Schedule a demo to see how predictive experience intelligence transforms customer feedback into actionable insights.
A 5-point Likert scale uses five response options ranging from strongly disagree to strongly agree, while a 7-point Likert scale expands the response range with additional options such as slightly agree or slightly disagree. The 5-point scale prioritizes simplicity and higher response rates, while the 7-point scale provides greater response precision and analytical sensitivity.
The best scale depends on the goal of the survey. A 5-point scale is often better for large-scale CX surveys where completion rates and quick feedback are important. A 7-point scale is useful when organizations want more nuanced sentiment signals, particularly when survey data feeds into advanced CX analytics or predictive experience intelligence systems.
Research shows that 7-point scales generally produce higher measurement reliability, often improving Cronbach’s alpha scores compared with 5-point scales.
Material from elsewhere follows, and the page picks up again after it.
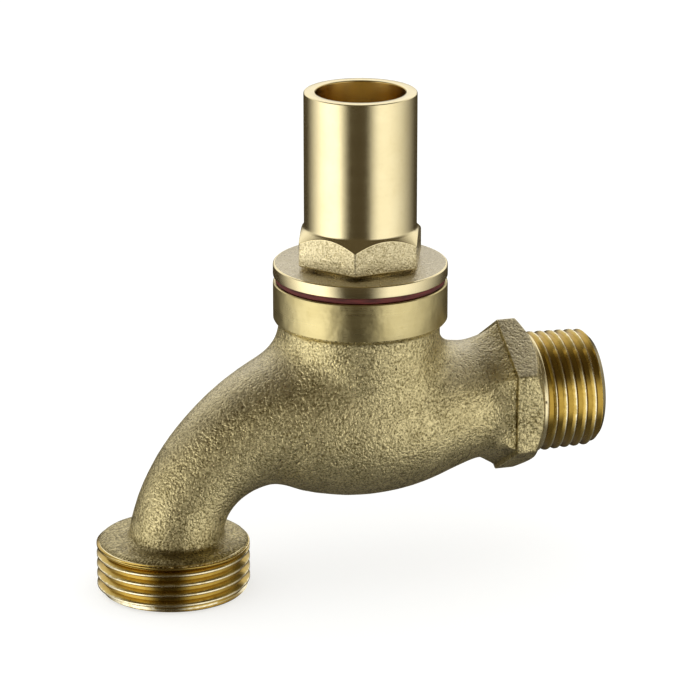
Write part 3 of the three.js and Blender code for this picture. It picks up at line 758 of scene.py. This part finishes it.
def spindle_outline(angle):
    half = math.radians(45)
    off = (angle + half) % (2 * half) - half
    square = min(SPINDLE_SQUARE / math.cos(off), SPINDLE_STEM_R - 0.02)
    outline = [
        [0, SPINDLE_BOTTOM], [SPINDLE_ROOT_R, SPINDLE_BOTTOM, 0.4], [SPINDLE_ROOT_R, SPINDLE_THREAD_END, 0.3],
        [SPINDLE_STEM_R, SPINDLE_THREAD_END, 0.15],
    ]
    for height in O_RING_HEIGHTS:
        low, high = height - O_RING_GROOVE / 2, height + O_RING_GROOVE / 2
        outline += [[SPINDLE_STEM_R, low, 0.15], [O_RING_GROOVE_R, low, 0.2],
                    [O_RING_GROOVE_R, high, 0.2], [SPINDLE_STEM_R, high, 0.15]]
    return outline + [
        [SPINDLE_STEM_R, SPINDLE_HEAD_START, 0.1], [square, SPINDLE_HEAD_START + 0.3, 0.3],
        [square, SPINDLE_TOP - SQUARE_CHAMFER, 0.1], [square - SQUARE_CHAMFER, SPINDLE_TOP, 0.1],
        [0, SPINDLE_TOP],
    ]


def spindle_stem():
    stem = turned_object("spindle_stem", spindle_outline, "turned", 144)
    low = SPINDLE_ROOT_R - 0.15
    form = [(0.0, low), (0.22, low), (0.42, SPINDLE_THREAD_R), (0.58, SPINDLE_THREAD_R), (0.78, low)]
    start, end = SPINDLE_THREAD_START, SPINDLE_THREAD_END
    thread = screw_object("spindle_thread", form, SPINDLE_LEAD, start, end, 96)
    narrow = SPINDLE_ROOT_R - 0.1
    wide = narrow + SPINDLE_THREAD_CHAMFER
    envelope = turned_object("spindle_envelope", [
        [0, start], [narrow, start], [wide, start + SPINDLE_THREAD_CHAMFER],
        [wide, end - SPINDLE_THREAD_CHAMFER], [narrow, end - 0.02], [0, end - 0.02],
    ], "turned", 96)
    combine(thread, envelope, "INTERSECT")
    combine(stem, thread, "UNION")
    below = SPINDLE_BOTTOM - MOUTH_CHAMFER
    bore = turned_object("pin_bore", [
        [0, below], [PIN_BORE_R + 2 * MOUTH_CHAMFER, below], [PIN_BORE_R, SPINDLE_BOTTOM + MOUTH_CHAMFER],
        [PIN_BORE_R, PIN_BORE_TOP], [0, PIN_BORE_TOP],
    ], "inside", 72)
    combine(stem, bore, "DIFFERENCE")
    return finish_surface(stem, 28)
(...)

The additional response options increase variance in the data, which helps analytics models detect subtle changes in customer sentiment.
Likert scale responses convert customer perceptions into structured data that can be analyzed by CX analytics platforms. When combined with behavioral and operational data, these responses help predictive systems identify patterns related to churn risk, loyalty changes, and customer satisfaction trends.
Many organizations continue using the 5-point scale because it is easy for respondents to understand and quick to complete. Higher completion rates produce larger datasets, which can be valuable for tracking overall customer experience trends across large customer populations.
Yes. In modern CX analytics environments, Likert scale responses are often integrated with behavioral analytics, digital journey data, and operational metrics. These combined signals help predictive experience intelligence systems identify patterns and anticipate customer behavior.